On the technical side, this film creates a strange production design, as it introduces us to this world. As the opening scene displays, this world is hypersexualized to a completely uncomfortable degree where Alex and his droogs sit in a bar with female mannequins in the form of tables and repositories for their drug-laced milk. Much of the artwork in the houses we see focus on the female body but not in a way where it appears to be honoring them, but rather how the men of this world prefer to see them. The gaze upon these women within this artwork is strongly masculine, which makes what could be seen as empowering art into something incredibly perverted. The world feels full while also being incredibly cramped because everything begins to come down on Alex and his treacherous acts. The score of the film has a scintillating tune, which plays throughout, but I love the little bits of what would become the main theme of Kubrick’s The Shining. It popped in there a few times throughout the film and it gave me goosebumps even then. 

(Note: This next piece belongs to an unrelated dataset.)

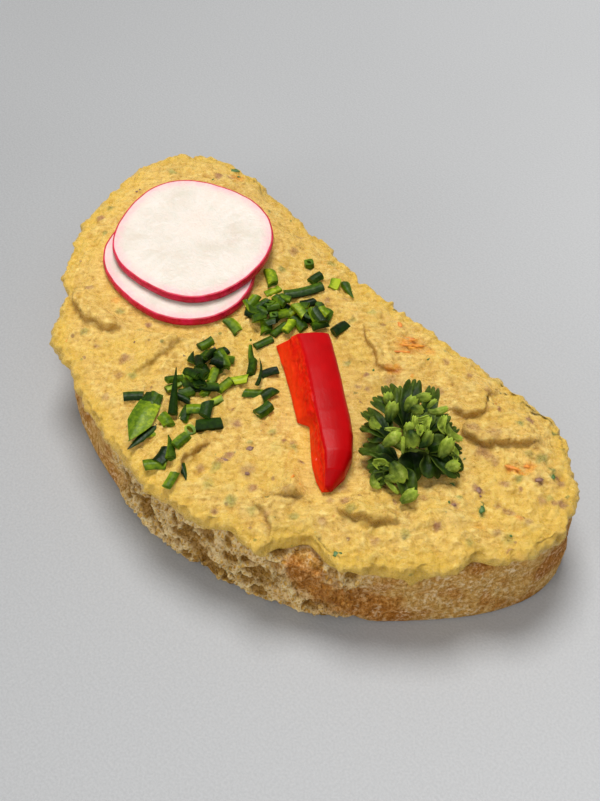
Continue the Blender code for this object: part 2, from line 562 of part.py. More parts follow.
def make_pod(name, place, length, width, turn, pieces):
    """A curled leaflet as a plump, closed oval whose broad side looks at the viewer."""
    run = Vector(SIDEWAYS) * math.cos(turn) + Vector(UPWARDS) * math.sin(turn)
    over = Vector(TOWARDS)
    side = over.cross(run)
    form = bmesh.new()
    bmesh.ops.create_uvsphere(form, u_segments=POD_SIDES, v_segments=POD_RINGS, radius=1.0)
    for vert in form.verts:
        out, deep, along = vert.co
        shape = run * along * length / 2 + side * out * width / 2 + over * deep * POD_THICK * width
        vert.co = place + shape
    object_from(form, name, pieces)


def make_stalk(name, start, end, radius, sides, collection):
    run = end - start
    form = bmesh.new()
    bmesh.ops.create_cone(
        form, cap_ends=True, segments=sides, radius1=radius, radius2=radius * STALK_TAPER, depth=run.length
    )
    bmesh.ops.rotate(form, verts=form.verts, matrix=run.to_track_quat("Z", "Y").to_matrix())
    bmesh.ops.translate(form, verts=form.verts, vec=(start + end) / 2)
    return object_from(form, name, collection)


def make_parsley(collection, pieces):
    """A sprig: forked stalks from one foot, with flat leaves, and over them curled pods on stalks of
    their own, joined to one body."""
    forks = [Vector(fork[:3]) * MM for fork in FORKS]
    top = Vector((forks[0].x, forks[0].y, forks[1].z))
    base = make_stalk("parsley", forks[0], top, FOOT_RADIUS, 2 * STALK_SIDES, collection)
    for number, fork in enumerate(FORKS[2:], start=2):
        start = forks[fork[3]]
        past = (forks[number] - start) * STALK_PAST
        end = forks[number] + past
        make_stalk(f"stalk_{number}", start - past, end, STALK_RADIUS, STALK_SIDES, pieces)
    for number, (fork, x, y, z, width) in enumerate(LEAVES):
        make_leaf(f"leaf_{number}", forks[fork], clear_of_spread(x, y, z), width * MM, pieces)
    for number, (x, y, z, length, width, turn) in enumerate(PODS):
        place = clear_of_spread(x, y, z)
        nearest = min(forks[1:], key=lambda fork: (fork - place).length)
        make_stalk(f"pod_stalk_{number}", nearest, place, POD_STALK_RADIUS, POD_STALK_SIDES, pieces)
        make_pod(f"pod_{number}", place, length * MM, width * MM, math.radians(turn), pieces)
    bpy.context.view_layer.update()
    return unite(base, pieces)


def main():
    for item in list(bpy.data.objects):
        bpy.data.objects.remove(item)
    sandwich = bpy.data.collections.new("vegetable_sandwich")
    bpy.context.scene.collection.children.link(sandwich)
    chives = bpy.data.collections.new("chives")
    leaves = bpy.data.collections.new("leaves")
    bpy.context.scene.collection.children.link(chives)
    bpy.context.scene.collection.children.link(leaves)

    bread = make_bread(sandwich)
    spread = make_spread(sandwich)
    make_chives(chives)
    bpy.context.view_layer.update()
    unite(spread, chives)
    lower = make_radish("radish_lower", RADISH_SEAT + CLEARANCE, sandwich)
    upper = make_radish("radish_upper", RADISH_SEAT + 2 * CLEARANCE + RADISH_THICK, sandwich)
    pepper = make_pepper(sandwich)
    parsley = make_parsley(sandwich, leaves)

    for item in (bread, spread, lower, upper, pepper, parsley):
        item.data.materials.clear()
        item.data.materials.append(material_for(item.name))
        item.data.shade_smooth()
        item.data.set_sharp_from_angle(angle=math.radians(40))


main()
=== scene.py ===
"""The looks of an open vegetable sandwich: torn and crusty bread under a knife-spread paste, with
radish slices, a strip of red pepper, cut chives and a sprig of curly parsley.

Shapes are worked out in millimetres in the frame's own axes, and make_piece turns them to metres.
"""

import math

import bpy
import numpy as np
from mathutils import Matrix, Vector, noise


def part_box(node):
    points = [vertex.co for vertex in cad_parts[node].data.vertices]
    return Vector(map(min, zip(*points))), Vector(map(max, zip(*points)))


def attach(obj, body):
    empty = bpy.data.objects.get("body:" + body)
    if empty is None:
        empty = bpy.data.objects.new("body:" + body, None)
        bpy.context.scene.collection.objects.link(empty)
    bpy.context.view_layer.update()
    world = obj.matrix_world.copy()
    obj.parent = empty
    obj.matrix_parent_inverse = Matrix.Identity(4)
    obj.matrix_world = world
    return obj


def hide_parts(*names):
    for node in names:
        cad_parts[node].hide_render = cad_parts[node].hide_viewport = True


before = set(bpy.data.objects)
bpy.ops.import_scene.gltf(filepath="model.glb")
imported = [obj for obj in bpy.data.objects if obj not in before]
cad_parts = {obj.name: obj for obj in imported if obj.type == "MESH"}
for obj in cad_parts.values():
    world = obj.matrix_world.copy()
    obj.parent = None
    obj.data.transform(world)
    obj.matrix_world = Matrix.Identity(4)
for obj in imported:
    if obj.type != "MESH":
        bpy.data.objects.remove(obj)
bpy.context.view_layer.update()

MM = 0.001
CLEARANCE = 0.3


def box_mm(node):
    """A node's lowest and highest corners, in mm."""
    return [np.array(corner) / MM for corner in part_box(node)]


# The photograph's camera
PHOTO_SIZE = (600, 801)  # in pixels
CAMERA_PLACE = Vector((0.1180, -0.1022, 0.1933))
CAMERA_TARGET = Vector((-0.0007, 0.0085, 0.0))
CAMERA_LENS = 55.0
CAMERA_SENSOR = 36.0
VIEW = (CAMERA_PLACE - CAMERA_TARGET).to_track_quat("Z", "Y")
SIDEWAYS, UPWARDS, TOWARDS = (np.array(VIEW @ Vector(axis)) for axis in np.eye(3))  # in the view


def seen_at(pixel_x, pixel_y, level):
    """The place at this height, in mm, that the photograph shows at a pixel."""
    focal = CAMERA_LENS / CAMERA_SENSOR * max(PHOTO_SIZE)
    ray = VIEW @ Vector((pixel_x - PHOTO_SIZE[0] / 2, PHOTO_SIZE[1] / 2 - pixel_y, -focal))
    place = CAMERA_PLACE + ray * ((level * MM - CAMERA_PLACE.z) / ray.z)
    return place.x / MM, place.y / MM


# The slice of bread
SLICE_HEIGHT = round(box_mm("bread")[1][2], 3)
SLICE_EDGE = [  # round the slice from its broad end: flat base, narrow end, curved crown
    (62.5, 11.2), (59.8, 19.3), (52.0, 25.9), (41.3, 28.9), (22.0, 29.0), (0.0, 28.9), (-20.0, 31.4),
    (-40.0, 33.6), (-54.2, 32.2), (-60.9, 25.0), (-61.4, 12.0), (-56.0, -2.3), (-44.9, -16.0),
    (-29.0, -26.9), (-11.1, -32.2), (7.0, -34.0), (25.2, -30.3), (41.2, -21.8), (53.8, -8.6), (60.6, 2.2),
]
SLICE_WALL = [  # how far inside the edge and how high, from the underside up
    (9.0, 0.0), (4.0, 0.0), (0.6, 0.0), (0.1, 0.7), (0.0, 2.5), (0.0, 5.2),
    (0.1, 8.0), (0.2, 10.6), (0.4, 12.8), (1.3, 14.7), (4.0, 15.0), (9.0, 15.0),
]
WALL_AROUND = 860
WALL_ROWS = 92
WALL_BUMPS = 0.7
WALL_BUMP_SIZE = 6.0
PIT_COUNT = 26
PIT_DEPTH = 1.5
PIT_RADIUS = (1.6, 3.4)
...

Stanley Kubrick’s methodical process gets plenty of rightful criticism, but the results speak for themselves in this masterful work. He works through this incredibly complicated story and balances all of the themes flowing through it. He needs to manage telling this story through the eyes of Alex, while also condemning the person he is and the larger society helping to create such a monstrous young man. The camerawork shows incredible precision as what would be expected, but he really tried some daring shots in this feature, and he never steps away from a challenge. He’s my favorite director for a reason, and he absolutely stunned me with this film. 

Brutal at each step, A Clockwork Orange should be noted to need a content warning before anyone attempts to watch it but it tells such a damning story. Not only for an individual but for a larger system trying to control a disease in such an ineffective and immoral way. Everything looks stylized because Alex continually attempts to purport himself as someone important, but he’s a fraud in every level of his personality. The roller coaster ride he goes on makes for an equally horrifying and satisfying journey and it comes from the brilliant story and the fantastic collaboration by everyone involved. A truly vital piece of art, which will have scenes and certain images burned into your brain forever.